You've worked hard. You've saved. You've been responsible. And now, your savings and your estate plan are working against each other.
The Basics of Retirement Accounts
If you're saving for retirement, you've likely got an IRA, 401k, or some other type of "qualified retirement plan." In these types of plans, your money grows without incurring capital gains taxes, and, depending on the specific account, your contributions may not be taxed until you withdraw them (after a specific age). They are important and useful tools in a retirement strategy, but they work differently than many other types of assets you probably have - real estate, checking and savings accounts, brokerage accounts, etc. Here are a few important differences:
Qualified retirement plans are only owned by you as an individual. That is, they cannot be jointly owned with a spouse the way you might own a house or checking account.
Ownership of qualified retirement plans is transferred through beneficiary designations. That is, the assets remain yours as long as your alive and transfer to your spouse, children, or other beneficiaries only upon death.
Qualified retirement plans will work differently for your beneficiaries than they work for you. That is, when you pass away, certain of your beneficiaries will have to start making regular withdrawals of that money no matter their ages, and the money will (likely) be taxed as their regular income.
When your beneficiaries receive money from your qualified retirement plan, not only will it be exposed to certain tax implications but it may also be exposed to their financial creditors and predators. That is, your savings may be lost as a result of your beneficiaries' bad luck or bad choices.

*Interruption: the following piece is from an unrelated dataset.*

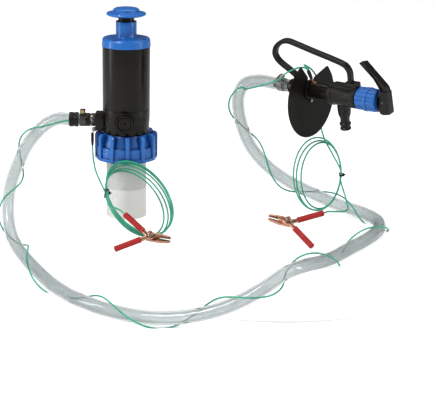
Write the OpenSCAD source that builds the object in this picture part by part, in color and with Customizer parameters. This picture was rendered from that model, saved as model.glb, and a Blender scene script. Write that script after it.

Making Your Retirement Plan Work with Your Estate Plan
There are a few things to consider about how your estate plan works with your retirement plan:
Do they name the same beneficiaries?
If you have a will or trust, do the beneficiaries named in those documents match the beneficiaries of your retirement plans? There is no requirement that you name the same beneficiaries, but you need to be sure that the beneficiary designations are correct. It's easy to forget about designated beneficiaries when life changes - divorce, remarriage, adoption, etc.
When you created your estate plan, did you assume that your will or trust would control your retirement plans?
If so, you were (most likely) wrong. The only way a trust can control your retirement plan is if your trust is the named beneficiary. The only way a will can control your retirement plan is if your estate is the named beneficiary, which will require probate. Otherwise, your will or trust has NOTHING AT ALL to do with who receives your retirement savings or how they receive them.
A Better Way
If you are at a point in life where a significant portion of your assets are owned in qualified retirement plans, or if your retirement strategy calls for a significant amount of savings to be held in qualified retirement plans, you should consider created a "stand-alone retirement trust."
Why? Here are three big reasons:
With a stand-alone retirement trust, you can preserve a designated amount of the principal invested for each beneficiary, creating much more tax-deferred growth that can benefit multiple generations.
Without a stand-alone retirement trust, beneficiaries may withdraw their entire share in any given year, completely cutting off any future tax-deferred growth.
With a stand-alone retirement trust, because a designated amount of principal remains invested, the amount of income taxes your beneficiaries may owe in any given year is limited.
Without a stand-alone retirement trust, your beneficiaries' income taxes may increase dramatically in a given year based on their distributions of principal.
With a stand-alone retirement trust, you can transfer your retirement savings to your beneficiaries in such a way that the bulk of the assets are not exposed to creditors or financial predators - lawsuits, bankruptcy, divorce, etc.
Without a stand-alone retirement trust, your retirement savings become a part of your beneficiaries' estates and risk exposure to their bad luck and bad choices.